11月8日は「いい歯の日」 75歳以上で歯を失う人多数 生涯、自分の歯で楽しむために今できること
厚生労働省の2024年の調査で、80歳で20本以上の自分の歯を保つ「8020運動」の達成者が61・5%と初めて6割を超えました。歯を守る人が増える一方で、75歳を過ぎると平均の残存歯数は20本を下回ります。生涯、自分の歯で食べる楽しみを味わえるように、使える歯を維持するために気を付けたいことを東広島市歯科医師会の早志太佑歯科医師(歯のクリニック東広島院長)に聞きました。(梶江)
自分の歯を守るための4つのポイント
①フッ素効果を最大限に生かす
8020達成率の上昇の背景には、正しい歯磨きはもちろん、フッ素の効果も大きいと考えられます。フッ素配合の歯みがき粉などが市販され、含まれるフッ素濃度も上がってきました。フッ素の効果を最大限に引き出すには、歯磨き後のすすぎを少量でするのがポイント。ペットボトルのキャップ1杯分程度の水で十分です。
②唾液の分泌を促す
唾液には、口の中の細菌を洗い流したり酸性を中和したりする働きがあり、虫歯を予防する効果があります。唾液の分泌が減ると口の中が乾く、ネバつく、口臭が強くなるなどの症状が出やすくなり、虫歯になるリスクを高めます。唾液腺マッサージやあいうべ体操(下図)を行い、唾液の分泌を促しましょう。唾液が減る原因は、薬や抗がん剤の副作用やシェーグレン症候群、口呼吸などがあります。気になる人は、歯科医院に相談を。
③口腔(こうくう)機能の低下に注意
高齢になっても元気でいるためには、口の健康が重要という認識が広がっています。滑舌が悪くなってきた、食べられないものが出てきた、食べこぼしが増えたといったことがあったら口腔機能が低下している「オーラルフレイル」のサイン。これを放っておくと、全身のフレイル(虚弱)になりやすく全身の衰えへとつながっていきます。

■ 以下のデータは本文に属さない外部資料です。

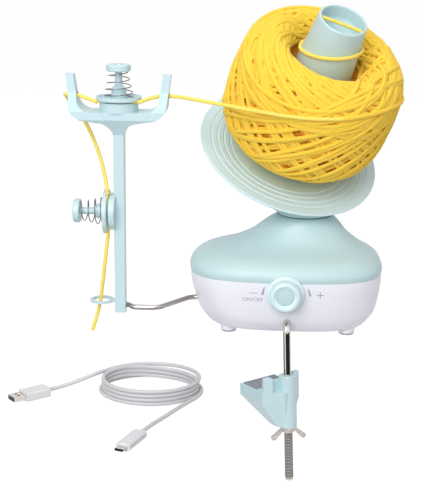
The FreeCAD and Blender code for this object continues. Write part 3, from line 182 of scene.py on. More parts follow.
def finish_piece(piece, material, body, replaced=()):
    """Material, smooth faces, the body it moves with and the nodes it stands for."""
    piece.data.materials.clear()
    piece.data.materials.append(material)
    if piece.type == "MESH":
        piece.data.shade_smooth()
    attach(piece, body)
    if replaced:
        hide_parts(*replaced)
    if piece.type == "MESH":
        print(piece.name, sum(len(face.vertices) - 2 for face in piece.data.polygons), "triangles on", body)


# %% [markdown]
# ## Curves with a life of their own: NURBS routes
# A cord or a strand of yarn is drawn as a few control points, and a NURBS spline of
# order 3 rounds them off. The order is set after the points are there: set before, it would stay at 2.

# %% Routes
def nurbs_route(name, points):
    """Curve object with one open spline; points are control points in millimetres."""
    data = bpy.data.curves.new(name, "CURVE")
    data.dimensions = "3D"
    data.resolution_u = 10
    spline = data.splines.new("NURBS")
    spline.points.add(len(points) - 1)
    for control, place in zip(spline.points, points):
        control.co = (*(Vector(place) * MM), 1.0)
    spline.order_u = 3
    spline.use_endpoint_u = True
    return put_in_scene(name, data)


def points_of(line):
    """The points of the spline itself, read back from the curve before it gets any thickness."""
    made = evaluated_mesh(line)
    points = [v.co.copy() for v in made.vertices]
    bpy.data.meshes.remove(made)
    return points


def length_of(points):
    return sum((b - a).length for a, b in zip(points, points[1:]))


# %% [markdown]
# ## Plastics
# The housing, dish, core, fork and dial are ABS, injection moulded in a spark-eroded tool: a satin skin
# with a very fine orange-peel. ABS has an IOR of about 1.54. The grain is some 0.3 mm across, too fine for
# this picture, so it is drawn at 0.8 mm with little height, and the roughness drifts a little over the part.

# %% Moulded plastic
def new_material(name, values):
    """A material with one Principled shader, and constants on the shader's own sockets."""
    material = bpy.data.materials.new(name)
    material.use_nodes = True
    tree = material.node_tree
    tree.nodes.clear()
    shader = link_node(tree, "ShaderNodeBsdfPrincipled", values)
    link_node(tree, "ShaderNodeOutputMaterial", {"Surface": shader.outputs["BSDF"]})
    return material, tree, shader


def noise(tree, size_mm, detail=3.0):
    """Noise whose blobs are about so many millimetres across, on object coordinates."""
    where = link_node(tree, "ShaderNodeTexCoord").outputs["Object"]
    return link_node(tree, "ShaderNodeTexNoise", {"Vector": where, "Scale": 1.0 / (size_mm * MM), "Detail": detail})


def spread(tree, factor, low, high):
    """A factor of 0 to 1 mapped to a range."""
    return link_node(tree, "ShaderNodeMapRange", {"Value": factor, "To Min": low, "To Max": high}).outputs[0]


def blend_colours(tree, factor, first, second):
    return link_node(tree, "ShaderNodeMix", {"Factor": factor, 6: first, 7: second}, data_type="RGBA").outputs[2]


def bump(tree, shader, height, depth_mm, strength=1.0):
    made = link_node(tree, "ShaderNodeBump", {"Height": height, "Distance": depth_mm * MM, "Strength": strength})
    tree.links.new(made.outputs["Normal"], shader.inputs["Normal"])


DRIFT_MM = 35.0       # how far apart the lighter and darker places of a moulding lie
DRIFT_ROUGH = 0.04


def moulded_plastic(name, colour, second, rough, grain_mm=0.8, depth_mm=0.02, ior=1.54):
    material, tree, shader = new_material(name, {"IOR": ior})
    drift = noise(tree, DRIFT_MM, 2.0).outputs["Fac"]
    tree.links.new(blend_colours(tree, drift, paint(colour), paint(second)), shader.inputs["Base Color"])
    tree.links.new(spread(tree, drift, rough - DRIFT_ROUGH, rough + DRIFT_ROUGH), shader.inputs["Roughness"])
    bump(tree, shader, noise(tree, grain_mm).outputs["Fac"], depth_mm)
    return material


mint_abs = moulded_plastic("mint_abs_satin_moulded", "#bad4d8", "#c1dadd", 0.42)
white_abs = moulded_plastic("white_abs_satin_moulded", "#e9e9f3", "#eeeef7", 0.34)
# The dish is the housing's mint ABS painted lighter and bluer: painted light against the ball's shadow and its
# yellow bounce.
dish_mint_painted_light = moulded_plastic("mint_abs_dish_painted_light", "#c9e2ea", "#cfe7ee", 0.58)
# The dial is the housing's mint ABS painted lighter: painted light, as on a flange lit from the front.
dial_mint_painted_light = moulded_plastic("mint_abs_dial_painted_light", "#d2e8ef", "#d8edf3", 0.36)
clear_mint = moulded_plastic("mint_abs_guide_moulded", "#c0dbe1", "#c6dfe5", 0.34)
gear_acetal = moulded_plastic("acetal_gear_moulded", "#efefe8", "#e8e8e0", 0.3, ior=1.48)
soft_foot = moulded_plastic("thermoplastic_rubber_foot", "#9a9ba0", "#8f9095", 0.7, 0.5, 0.03, 1.52)
white_vinyl = moulded_plastic("white_vinyl_cable_skin", "#d4d4d7", "#dbdbde", 0.42, 0.6, 0.02, 1.53)
plug_plastic = moulded_plastic("white_plug_overmould", "#ececee", "#e4e4e7", 0.36, 0.6, 0.02, 1.53)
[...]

健康保険で「口腔機能低下症検査」を受けられるようになりました。口腔内の状態やかむ力、舌の運動機能などを総合的に測定し、必要な治療や口腔機能を鍛えるトレーニングをします。東広島市でも高齢者のオーラルフレイル対策に力を入れています。気になる症状があれば歯科医院に相談してください。早めの対策が、健康で豊かな食生活を守ります。
④かかりつけ歯科医を持つ
あなたの口の中の健康状態を継続的にみているかかりつけ歯科医なら、口の中の環境変化が単なる加齢によるものなのか、それとも病気によるものなのかを判断できます。
気軽に相談できるかかりつけ歯科医がいると、口の中の異変に気づき、対処することができます。結果的に歯の寿命を延ばすことにつながります。歯科医院に通院することが難しい場合、往診で治療を受けることもできます。